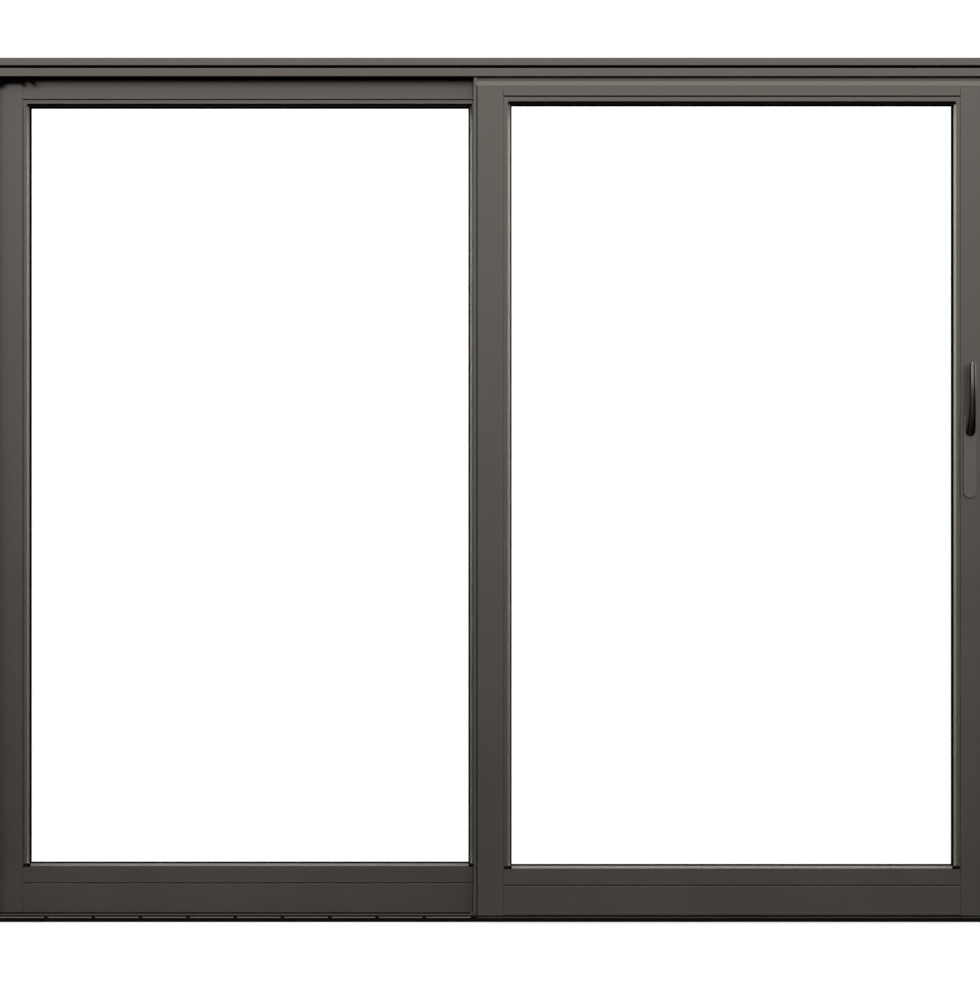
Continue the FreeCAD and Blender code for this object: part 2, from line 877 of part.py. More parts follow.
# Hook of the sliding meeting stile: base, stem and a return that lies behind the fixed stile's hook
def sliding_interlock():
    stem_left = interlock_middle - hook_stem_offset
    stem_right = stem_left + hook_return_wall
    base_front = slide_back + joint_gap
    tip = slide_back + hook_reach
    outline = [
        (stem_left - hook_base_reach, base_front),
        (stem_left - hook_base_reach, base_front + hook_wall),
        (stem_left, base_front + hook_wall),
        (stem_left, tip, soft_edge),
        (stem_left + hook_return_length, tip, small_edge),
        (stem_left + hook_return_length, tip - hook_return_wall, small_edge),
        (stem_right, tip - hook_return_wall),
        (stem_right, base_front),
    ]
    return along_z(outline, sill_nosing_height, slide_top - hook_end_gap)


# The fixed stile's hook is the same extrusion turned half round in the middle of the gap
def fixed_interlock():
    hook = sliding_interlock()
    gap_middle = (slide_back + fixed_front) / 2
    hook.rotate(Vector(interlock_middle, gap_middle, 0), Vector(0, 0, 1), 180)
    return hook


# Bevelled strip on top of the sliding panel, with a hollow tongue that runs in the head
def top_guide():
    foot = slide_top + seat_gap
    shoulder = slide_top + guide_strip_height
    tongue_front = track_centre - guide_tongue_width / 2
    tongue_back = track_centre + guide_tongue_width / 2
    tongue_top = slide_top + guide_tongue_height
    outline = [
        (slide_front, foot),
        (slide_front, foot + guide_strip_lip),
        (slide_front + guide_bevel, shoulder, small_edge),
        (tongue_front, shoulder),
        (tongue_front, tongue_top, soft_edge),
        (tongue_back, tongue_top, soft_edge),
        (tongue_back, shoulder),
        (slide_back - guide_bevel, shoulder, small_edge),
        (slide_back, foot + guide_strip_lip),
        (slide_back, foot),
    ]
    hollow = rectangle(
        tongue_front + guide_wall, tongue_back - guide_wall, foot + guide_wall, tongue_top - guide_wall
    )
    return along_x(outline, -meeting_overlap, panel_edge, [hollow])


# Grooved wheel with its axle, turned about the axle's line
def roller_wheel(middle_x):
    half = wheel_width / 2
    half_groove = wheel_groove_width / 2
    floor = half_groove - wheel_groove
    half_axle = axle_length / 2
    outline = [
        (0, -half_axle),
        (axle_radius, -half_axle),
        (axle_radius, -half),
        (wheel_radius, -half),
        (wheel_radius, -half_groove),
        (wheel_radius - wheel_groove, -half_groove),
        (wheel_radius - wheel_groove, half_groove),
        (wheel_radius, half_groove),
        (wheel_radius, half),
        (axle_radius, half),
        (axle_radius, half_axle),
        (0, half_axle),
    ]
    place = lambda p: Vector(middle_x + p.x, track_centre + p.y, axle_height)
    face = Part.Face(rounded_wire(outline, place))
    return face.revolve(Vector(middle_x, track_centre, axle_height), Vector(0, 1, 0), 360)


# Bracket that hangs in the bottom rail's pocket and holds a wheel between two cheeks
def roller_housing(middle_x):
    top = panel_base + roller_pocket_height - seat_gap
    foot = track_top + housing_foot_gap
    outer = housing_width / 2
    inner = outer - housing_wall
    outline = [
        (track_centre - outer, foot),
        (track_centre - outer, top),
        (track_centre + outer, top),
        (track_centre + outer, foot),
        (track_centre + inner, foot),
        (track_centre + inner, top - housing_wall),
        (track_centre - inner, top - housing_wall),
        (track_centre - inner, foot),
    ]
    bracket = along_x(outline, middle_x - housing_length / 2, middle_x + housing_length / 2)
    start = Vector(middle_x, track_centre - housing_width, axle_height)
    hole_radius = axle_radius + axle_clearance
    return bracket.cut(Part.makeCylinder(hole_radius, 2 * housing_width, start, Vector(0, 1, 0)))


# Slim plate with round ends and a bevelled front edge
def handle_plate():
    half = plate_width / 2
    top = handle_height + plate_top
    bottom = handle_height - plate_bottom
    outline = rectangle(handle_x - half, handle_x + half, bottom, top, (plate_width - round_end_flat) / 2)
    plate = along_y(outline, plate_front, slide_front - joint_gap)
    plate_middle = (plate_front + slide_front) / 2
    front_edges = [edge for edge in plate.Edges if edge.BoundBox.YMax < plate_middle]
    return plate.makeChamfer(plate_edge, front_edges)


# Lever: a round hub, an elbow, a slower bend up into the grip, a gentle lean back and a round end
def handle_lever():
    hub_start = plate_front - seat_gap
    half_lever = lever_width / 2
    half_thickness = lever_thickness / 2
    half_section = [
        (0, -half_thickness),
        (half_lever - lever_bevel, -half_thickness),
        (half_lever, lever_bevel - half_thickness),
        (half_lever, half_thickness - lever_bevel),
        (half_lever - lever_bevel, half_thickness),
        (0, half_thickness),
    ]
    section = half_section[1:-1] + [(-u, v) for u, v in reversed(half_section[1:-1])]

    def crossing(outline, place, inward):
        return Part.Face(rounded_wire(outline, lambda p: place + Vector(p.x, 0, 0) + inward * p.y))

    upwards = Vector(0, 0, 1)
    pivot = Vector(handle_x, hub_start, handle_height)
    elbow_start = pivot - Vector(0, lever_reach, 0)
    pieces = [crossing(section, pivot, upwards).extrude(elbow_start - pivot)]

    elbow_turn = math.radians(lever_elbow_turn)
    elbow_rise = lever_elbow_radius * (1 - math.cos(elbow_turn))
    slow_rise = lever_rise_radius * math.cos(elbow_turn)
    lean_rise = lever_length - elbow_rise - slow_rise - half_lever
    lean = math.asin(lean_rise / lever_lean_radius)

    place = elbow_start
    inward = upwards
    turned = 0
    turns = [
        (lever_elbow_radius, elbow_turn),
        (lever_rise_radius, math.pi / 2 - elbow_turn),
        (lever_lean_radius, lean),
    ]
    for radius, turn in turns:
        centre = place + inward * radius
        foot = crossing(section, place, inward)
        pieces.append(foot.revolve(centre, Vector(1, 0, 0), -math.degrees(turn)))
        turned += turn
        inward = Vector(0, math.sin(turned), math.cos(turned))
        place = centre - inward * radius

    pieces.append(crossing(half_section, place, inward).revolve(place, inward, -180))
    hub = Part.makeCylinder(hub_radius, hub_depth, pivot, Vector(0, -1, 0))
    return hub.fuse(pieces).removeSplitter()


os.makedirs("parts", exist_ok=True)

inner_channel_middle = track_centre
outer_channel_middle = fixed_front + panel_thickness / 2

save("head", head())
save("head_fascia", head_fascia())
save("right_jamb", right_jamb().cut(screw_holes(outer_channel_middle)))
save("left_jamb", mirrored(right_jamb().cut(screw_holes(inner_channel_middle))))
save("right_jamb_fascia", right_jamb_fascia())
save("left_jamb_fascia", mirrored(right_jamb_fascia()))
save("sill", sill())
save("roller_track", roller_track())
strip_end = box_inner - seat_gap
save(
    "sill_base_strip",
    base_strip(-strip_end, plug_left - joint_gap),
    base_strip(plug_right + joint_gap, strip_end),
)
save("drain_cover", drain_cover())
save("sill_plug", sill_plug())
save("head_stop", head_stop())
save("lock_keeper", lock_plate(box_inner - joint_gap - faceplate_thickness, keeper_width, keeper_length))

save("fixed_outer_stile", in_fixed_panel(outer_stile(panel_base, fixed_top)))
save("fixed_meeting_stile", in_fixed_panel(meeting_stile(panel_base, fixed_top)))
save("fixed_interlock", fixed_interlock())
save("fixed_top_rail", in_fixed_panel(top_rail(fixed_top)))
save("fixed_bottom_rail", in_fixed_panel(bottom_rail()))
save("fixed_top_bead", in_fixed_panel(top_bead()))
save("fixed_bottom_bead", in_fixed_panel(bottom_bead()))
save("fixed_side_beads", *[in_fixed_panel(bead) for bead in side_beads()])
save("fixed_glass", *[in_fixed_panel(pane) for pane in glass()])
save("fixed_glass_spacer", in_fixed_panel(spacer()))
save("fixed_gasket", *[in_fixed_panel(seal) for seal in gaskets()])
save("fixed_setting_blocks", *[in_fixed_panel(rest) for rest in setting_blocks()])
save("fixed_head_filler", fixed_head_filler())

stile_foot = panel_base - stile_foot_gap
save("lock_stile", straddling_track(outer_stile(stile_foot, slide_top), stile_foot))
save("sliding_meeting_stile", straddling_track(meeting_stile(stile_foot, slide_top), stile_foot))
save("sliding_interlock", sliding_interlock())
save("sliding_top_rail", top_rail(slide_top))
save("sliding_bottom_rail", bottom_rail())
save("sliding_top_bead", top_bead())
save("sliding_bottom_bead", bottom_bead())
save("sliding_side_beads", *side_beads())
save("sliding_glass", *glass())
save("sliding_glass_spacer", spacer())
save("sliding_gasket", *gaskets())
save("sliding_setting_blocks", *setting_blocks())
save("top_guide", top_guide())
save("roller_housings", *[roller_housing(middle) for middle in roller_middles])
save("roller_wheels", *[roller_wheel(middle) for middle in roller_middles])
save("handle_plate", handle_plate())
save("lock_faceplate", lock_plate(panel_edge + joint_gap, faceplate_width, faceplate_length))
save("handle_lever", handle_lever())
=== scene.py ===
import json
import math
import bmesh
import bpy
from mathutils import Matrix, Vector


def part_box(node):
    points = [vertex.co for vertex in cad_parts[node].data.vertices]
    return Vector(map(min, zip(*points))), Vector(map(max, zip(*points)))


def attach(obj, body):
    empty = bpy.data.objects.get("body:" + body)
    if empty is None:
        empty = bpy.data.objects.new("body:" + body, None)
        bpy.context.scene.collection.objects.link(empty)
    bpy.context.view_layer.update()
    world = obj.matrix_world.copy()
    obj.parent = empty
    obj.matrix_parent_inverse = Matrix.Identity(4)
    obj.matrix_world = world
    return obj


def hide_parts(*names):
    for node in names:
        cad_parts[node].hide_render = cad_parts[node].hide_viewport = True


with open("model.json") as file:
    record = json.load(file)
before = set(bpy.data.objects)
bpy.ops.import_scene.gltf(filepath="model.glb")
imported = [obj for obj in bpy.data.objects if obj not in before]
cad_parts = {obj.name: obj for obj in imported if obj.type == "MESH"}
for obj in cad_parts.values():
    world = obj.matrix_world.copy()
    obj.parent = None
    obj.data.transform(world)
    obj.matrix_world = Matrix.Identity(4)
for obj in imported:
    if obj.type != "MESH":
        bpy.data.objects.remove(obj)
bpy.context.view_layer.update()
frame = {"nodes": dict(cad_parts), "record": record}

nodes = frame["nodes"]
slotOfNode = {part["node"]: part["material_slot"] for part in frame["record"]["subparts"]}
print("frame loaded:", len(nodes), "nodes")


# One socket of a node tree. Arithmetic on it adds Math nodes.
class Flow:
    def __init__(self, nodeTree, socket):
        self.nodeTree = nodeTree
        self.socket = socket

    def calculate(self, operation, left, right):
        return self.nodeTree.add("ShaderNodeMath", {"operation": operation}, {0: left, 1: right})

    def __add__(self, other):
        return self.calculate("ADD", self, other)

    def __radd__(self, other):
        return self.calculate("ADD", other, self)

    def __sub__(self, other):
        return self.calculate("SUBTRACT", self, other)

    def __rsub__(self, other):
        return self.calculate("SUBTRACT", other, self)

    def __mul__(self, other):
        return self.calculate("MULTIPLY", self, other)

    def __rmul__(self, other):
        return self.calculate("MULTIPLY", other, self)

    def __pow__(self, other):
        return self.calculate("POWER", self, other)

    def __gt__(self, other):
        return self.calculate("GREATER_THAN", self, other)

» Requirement
Give the count of lines holding the word "model", with no other words.

» Answer to this task
2